As the economy implodes, it's nice to focus on life's simple pleasures. Like Halloween. The kids and I carved this beauty of a jack-o-lantern over the weekend, and we're pumped to go trick or treating, my boy as Bumblebee the Transformer and my girl as Tinkerbell. I'm thinking I'll supervise the shenanigans costumed simply but proudly as Guitar Dad. Happy Scary Day to all you buggers!

Over the years I've performed as a rock guitarist and singer at frat houses, bars, nightclubs, outdoor festivals, corporate parties – you name it. But I think today's gig was my most important one. My wife and I played a handful of fun tunes for my son's kindergarten class, me strumming the acoustic guitar and the two of us sharing vocal duties.
From upbeat renditions of "Old McDonald" and "Itsy Bitsy Spider" to a couple of gentle Beatles and Simon & Garfunkel numbers, we delivered an inspiring little show to a super-cute and appreciative audience. The kids even sang along here and there and joined us in some amusing between-song banter. Music truly touches the hearts and souls of everyone, especially children.
What a pleasant surprise it was to receive 18 personalized thank you notes later in the day from our newest fans! Move over, Wiggles!

I finally joined Facebook. All the kids are doing it, right? I wasn't sure what real purpose it would serve, but then three days after I set up shop on this "social networking" site a dear friend from high school found me – after we'd lost touch 15 years ago. It was delightful to say the least, and since then I've connected with a few other old pals.
You've got to be careful with these absorbing networking sites. They can burn the hours at a terrifying rate. And if you're like Guitar Dad, you've got too much other important stuff to do – work crazy hours at the office, raise kids, nurture a marriage, scare your neighbors with snarling electric guitar sounds, pull weeds, save the world.
Even so, I will duly celebrate my initiation into Facebook and look forward to expanding my network of "friends." I may be a graying middle-aged father who long ago shed his "cool' quotient, but you can't say I'm not embracing technology, or social media, or whatever it's called.

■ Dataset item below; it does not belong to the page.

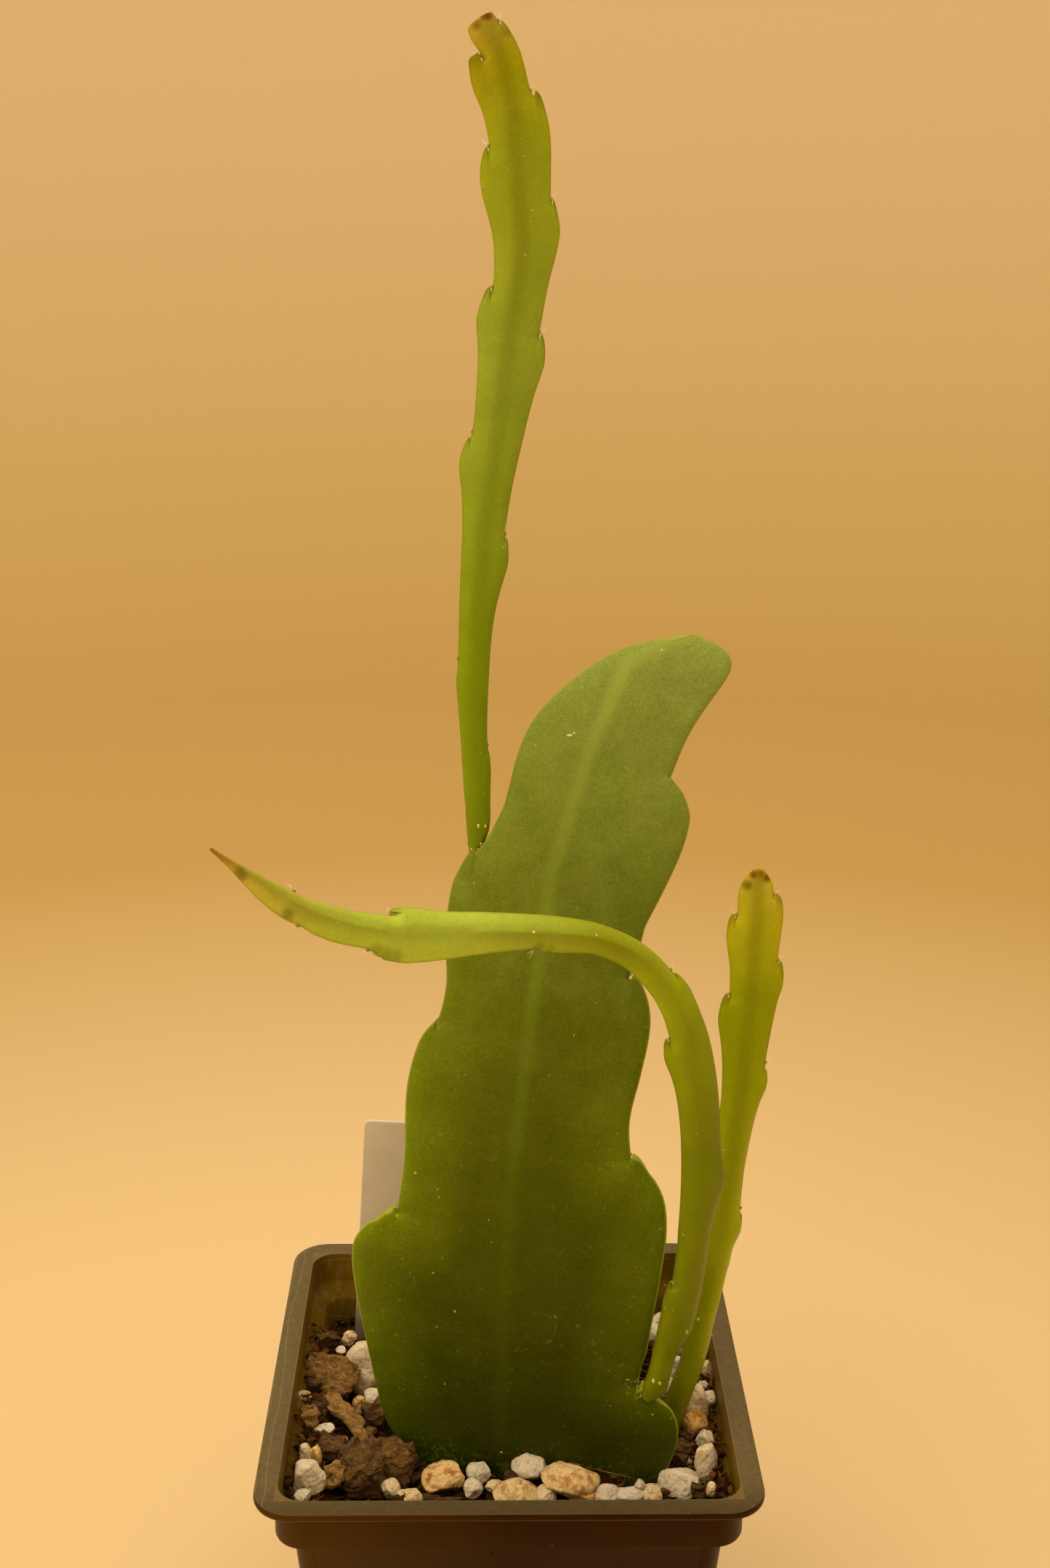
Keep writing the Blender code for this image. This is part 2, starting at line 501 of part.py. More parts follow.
def potting_mix():
    """The mix fills the pot below its uneven surface: a grid whose outline is drawn down the inner wall."""
    work = bmesh.new()
    bmesh.ops.create_grid(work, x_segments=MIX_CELLS, y_segments=MIX_CELLS, size=1.0)
    surface = list(work.verts)
    outline = [edge for edge in work.edges if edge.is_boundary]
    sides = []
    for _ in range(MIX_SIDE_RINGS):
        made = bmesh.ops.extrude_edge_only(work, edges=outline)["geom"]
        outline = [item for item in made if isinstance(item, bmesh.types.BMEdge) and item.is_boundary]
        sides.append({vert for edge in outline for vert in edge.verts})
    bmesh.ops.holes_fill(work, edges=outline, sides=0)

    half = wall_half(MIX_TOP) - SOCKET
    for vert in surface:
        x, y = into_corner(vert.co.x * half, vert.co.y * half, half, STEP_CORNER - WALL)
        vert.co = Vector((x, y, mix_height(x, y) + heap(x, y))) * MM
    bottom = FLOOR + SOCKET
    levels = [*np.linspace(MIX_TOP - MIX_SHOULDER, bottom + WALL, MIX_SIDE_RINGS - 1), bottom]
    for level, ring in zip(levels, sides):
        half = wall_half(level) - SOCKET - (WALL if level == bottom else 0)
        for vert in ring:
            x, y = into_corner(vert.co.x * half, vert.co.y * half, half, FOOT_CORNER - WALL)
            vert.co = Vector((x, y, level)) * MM
    bmesh.ops.recalc_face_normals(work, faces=work.faces)
    return mesh_object("potting_mix", work)


def settle(work, name, place, turn, collection):
    """Turns a grain about its upright axis and puts it in its place."""
    bmesh.ops.rotate(work, verts=work.verts, matrix=Matrix.Rotation(math.radians(turn), 3, "Z"))
    bmesh.ops.translate(work, verts=work.verts, vec=Vector(place))
    bmesh.ops.scale(work, verts=work.verts, vec=Vector((MM, MM, MM)))
    return mesh_object(name, work, collection)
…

Best known as a top vacation spot – and home to the world's largest concentration of theme parks – Orlando is actually quite a satisfying place to live. I realize that Disney and the tourism machine around it put this town on the map. But the community has evolved into a multi-dimensional, and dare I say multi-cultural, mid-sized metropolis. The city's youthful energy and variety of family entertainment options, along with its agreeable (if a bit sweaty) climate, make Orlando an invigorating home base.
Sure, we're defined by our famous attractions. But we've got beautiful community parks, lakes everywhere, a few respectable museums, a buzzing downtown where people actually live, tons of restaurants and great shopping, a handful of remaining orange groves in the suburbs – even the cottage where Jack Kerouac penned The Dharma Bums, which sits wistfully under a shady oak tree in the College Park neighborhood.
These appealing qualities do translate into too many people, too much traffic and other drawbacks associated with over-popularity. But count me as one of Orlando's boosters, a proponent of life in the sublime sunshine of swampy Central Florida. See this New York Times article for more on the "real" Orlando.

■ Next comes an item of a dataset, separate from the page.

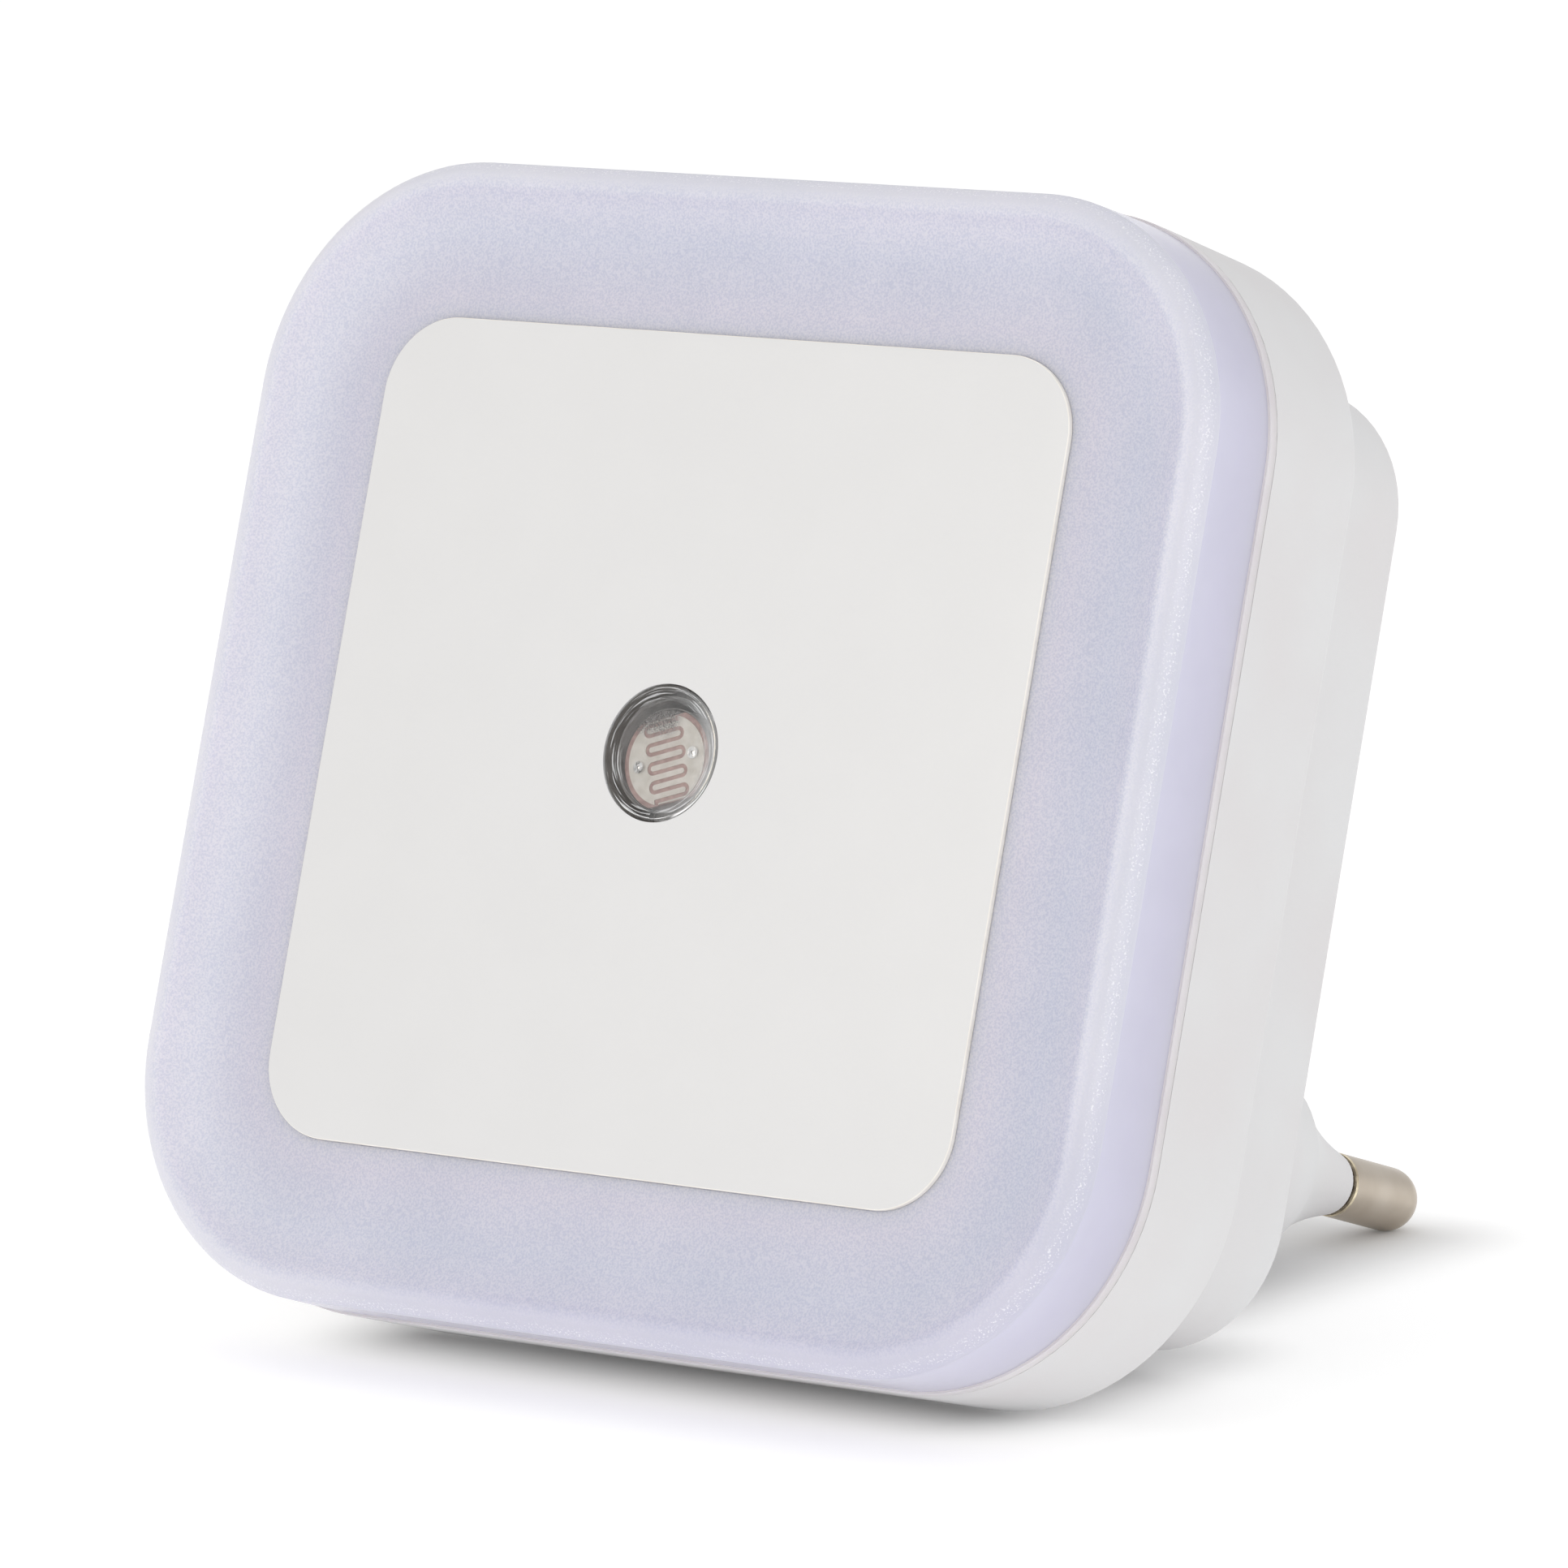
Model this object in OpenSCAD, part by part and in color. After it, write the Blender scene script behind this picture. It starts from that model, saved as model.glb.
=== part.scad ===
// Plug-in LED night light with a light sensor: a square face on a two-step housing
// that hangs on a two-pin mains plug.
// +X is to the right seen from the room, +Y goes into the wall, +Z is up.
// The origin lies between the two pins, on the plug's end face.

/* [Face] */
// Width and height of the housing and of the diffuser's flange
face_size = 68; // [62:0.5:80]
// Corner radius of the housing and of the flange
face_corner = 14.3; // [12:0.1:18]
// How far the diffuser's side wall is set in from the housing wall
rim_inset = 0.15; // [0.1:0.05:0.5]
// Thickness of the flange along the seam
flange_t = 0.6; // [0.4:0.1:1.2]
// Radius of the roll along the diffuser's front edge
rim_r = 1.5; // [0.8:0.1:2.2]
// Height of the rolled edge in front of the panel
rim_rise = 0.6; // [0.2:0.1:1.2]
// Depth from the panel's face back to the seam
diffuser_depth = 6.5; // [6:0.1:9]
// Thickness of the diffuser's side walls
diffuser_wall = 2.6; // [2:0.1:3]

/* [Panel] */
// Width and height of the opaque front panel
panel_size = 48.8; // [44:0.2:50]
// Thickness of the panel
panel_t = 1.0; // [0.8:0.1:1.4]
// How far the panel stands proud of the diffuser round it
panel_proud = 0.3; // [0.1:0.05:0.5]
// Width of the flat margin round the panel, before the face starts to rise
panel_margin = 2.8; // [1:0.1:4]

/* [Light sensor] */
// Diameter of the clear sensor window
window_d = 8; // [7.6:0.1:10]
// Thickness of the window's front
window_t = 0.5; // [0.4:0.1:0.8]
// Width of the sensor's ceramic disc
sensor_d = 5.9; // [5.6:0.1:6.2]
// Height of the disc between its two flats
sensor_flat = 5; // [4.7:0.1:5.3]
// Thickness of the ceramic disc
sensor_t = 1.6; // [1:0.1:2]
// Width of the metal film on the disc
film_d = 5.3; // [5:0.1:5.4]
// Number of straight runs in the gap that winds through the film, an odd number
track_runs = 9; // [5:2:11]
// Distance from one run to the next
track_pitch = 0.56; // [0.42:0.01:0.56]
// Width of the gap
track_w = 0.24; // [0.16:0.01:0.26]
// Length of a run between the centres of its end bends
track_len = 1.95; // [1.6:0.05:2.1]
// Turn of the sensor about its own axis, in degrees
sensor_turn = 18; // [0:1:45]
// How far the sensor sits below the window's middle
sensor_low = 0.3; // [0:0.05:0.4]
// Distance between the sensor's two leads
lead_pitch = 3.8; // [3.4:0.1:4.2]

/* [Housing] */
// Wall thickness of the housing
wall = 1.8; // [1.5:0.1:2.2]
// Depth of the wide front step, from the seam
step1_depth = 9.1; // [8:0.1:12]
// How far the rear step is set in from the front step
step_back = 5.3; // [5:0.1:7]
// Corner radius of the rear step
step2_corner = 8.2; // [6:0.1:10]
// Depth of the rear step
step2_depth = 13.3; // [12.6:0.1:18]
// Radius along the rear edge of each step
edge_r = 0.6; // [0.3:0.1:1]
// How far each step draws in towards the wall, on each side, so that it leaves its mould
draft = 0.2; // [0:0.05:0.4]
// Width of the thin gap at the seam
seam_gap = 0.1; // [0.05:0.05:0.2]
// How far the diffuser's skirt reaches into the housing
skirt_len = 2; // [1.5:0.1:2.2]
// Clearance between parts that slide together
fit = 0.15; // [0.1:0.05:0.25]

/* [Plug] */
// Distance from the pins' centre line up to the middle of the face
plug_drop = 15; // [11:0.5:16]
// Length of the plug stem behind the rear step
stem_len = 22.8; // [20:0.2:26]
// Radius of the stem round each pin's axis
stem_r = 7.5; // [7:0.1:8.2]
// Length of the stem's tapered end
taper_len = 7.2; // [5:0.2:9]
// Distance between the two pins
pin_pitch = 18.6; // [18:0.1:19.2]
// Diameter of the pins
pin_d = 4; // [3.9:0.05:4.1]
// Length of the pins beyond the stem's end face
pin_len = 19.4; // [18.5:0.1:20]
// Length of bare metal at a pin's end
bare_len = 9; // [7:0.1:9.5]
// Radius of a flared sleeve at the stem's end face
flare_r = 5.9; // [4.5:0.1:6.2]
// Radius of the hollow curve along a flared sleeve
flare_curve_r = 35; // [28:1:60]

/* [Circuit] */
// Room between the circuit board's edge and the housing wall
board_gap = 2.7; // [2.2:0.1:4]
// Thickness of the circuit board
board_t = 1.6; // [1.2:0.1:1.8]
// Distance from the seam back to the board's front
board_set = 2.5; // [2.3:0.1:3]
// Distance of the board screws from the board's edges
screw_inset = 3.7; // [3.4:0.1:4]
// Shank diameter of the board screws
screw_d = 2; // [1.8:0.1:2.2]
// Distance of the lamps from the board's edges
lamp_inset = 3.5; // [2:0.1:5]
// Width and height of a lamp
lamp_size = 3.2; // [2.8:0.1:3.5]
// Diameter of the smoothing capacitor
can_d = 8; // [6.3:0.1:8]
// Length of the smoothing capacitor
can_len = 11; // [9:0.5:12]
// Width of the film capacitor
film_cap_w = 13; // [10:0.5:13.5]
// Height of the film capacitor off the board
film_cap_d = 10.4; // [8:0.1:12]
// Diameter of the supply wires over their insulation
wire_d = 1.8; // [1.4:0.1:2]

/* [Hidden] */
$fn = 96;

// Places along Y, from the room to the wall
y_face = -(stem_len + step2_depth + step1_depth + diffuser_depth);
y_seam = y_face + diffuser_depth;
y_step1 = y_seam + step1_depth;
y_step2 = y_step1 + step2_depth;
y_board = y_seam + board_set;
y_board_back = y_board + board_t;
flare_len = pin_len - bare_len;
pin_x = pin_pitch / 2;
pin_r = pin_d / 2;

// Diffuser
rim_size = face_size - 2 * rim_inset;
rim_corner = face_corner - rim_inset;
panel_corner = rim_corner - (rim_size - panel_size) / 2;
face_web = 1.2;
y_web = y_face + panel_t + face_web;
cavity_size = rim_size - 2 * diffuser_wall;
cavity_corner = rim_corner - diffuser_wall;
skirt_size = face_size - 2 * wall - 2 * fit;
skirt_corner = face_corner - wall - fit;
bead_r = 0.35;
bead_len = 20;
y_bead = y_seam + skirt_len / 2;

// Sensor
window_r = window_d / 2;
window_wall = 0.6;
window_flange_r = window_r + 1;
window_flange_t = 0.6;
film_t = 0.05;
film_margin = 0.1;
lead_r = 0.25;
lead_fit = 0.02;
dot_r = 0.34;
dot_rise = 0.15;
sensor_gap = 0.05;
y_sensor = y_face + window_t + sensor_gap + dot_rise + film_t;
shroud_wall = 0.8;
shroud_r = window_flange_r + shroud_wall + fit;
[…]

Living in Florida has its merits, but man do I miss North Carolina barbecue. Specifically Lexington-style barbecue – the variety that's prepared in just the right, heavenly way, in a tomato-and-vinegar-based sauce and accompanied by a side of slaw and hush puppies.
This kind of barbecue is not to be confused with its eastern North Carolina cousin, whose sauce is a vinegar-and-hot-peppers-based concoction.
You see, the world of slow-cooked pork is complex and emotional, and aficionados tend to passionately take sides over which type is superior to the other. Florida barbecue, by the way, is completely different than its N.C. counterparts and just downright disappointing, I'm sorry to report.
Can someone please tell me where I can get good barbecue in Orlando? I'd settle for just a glop of the delicious N.C. stuff between two buns. Something tells me I'm out of luck.

It’s hard to get much computer time at my house. My son can easily spend an hour or more at a single sitting, playing shoot-'em-up games on the Transformers website or staring at lengthy Power Rangers videos on You Tube. He's also a diehard Webkinz fan, which can obliterate the hours like you wouldn't believe.
At the same time, my daughter makes it known that she deserves quality screen time, too. She's only three, mind you, but she can work a mouse like nobody's business. Her favorite sites: Playhouse Disney, Noggin and PBS Kids. "I don't need assistance," she'll bark at me when I offer to boost her onto the desk chair.
My wife, meanwhile, typically has lots of incoming email to manage and can fire off quite an impressive number of messages herself. Then there's me. I've got to post all this Guitar Dad drivel, update my iTunes library and surf the web pointlessly.
All of this just makes me realize we're a bunch of geeks and need to unplug and head outdoors. This is ridiculous.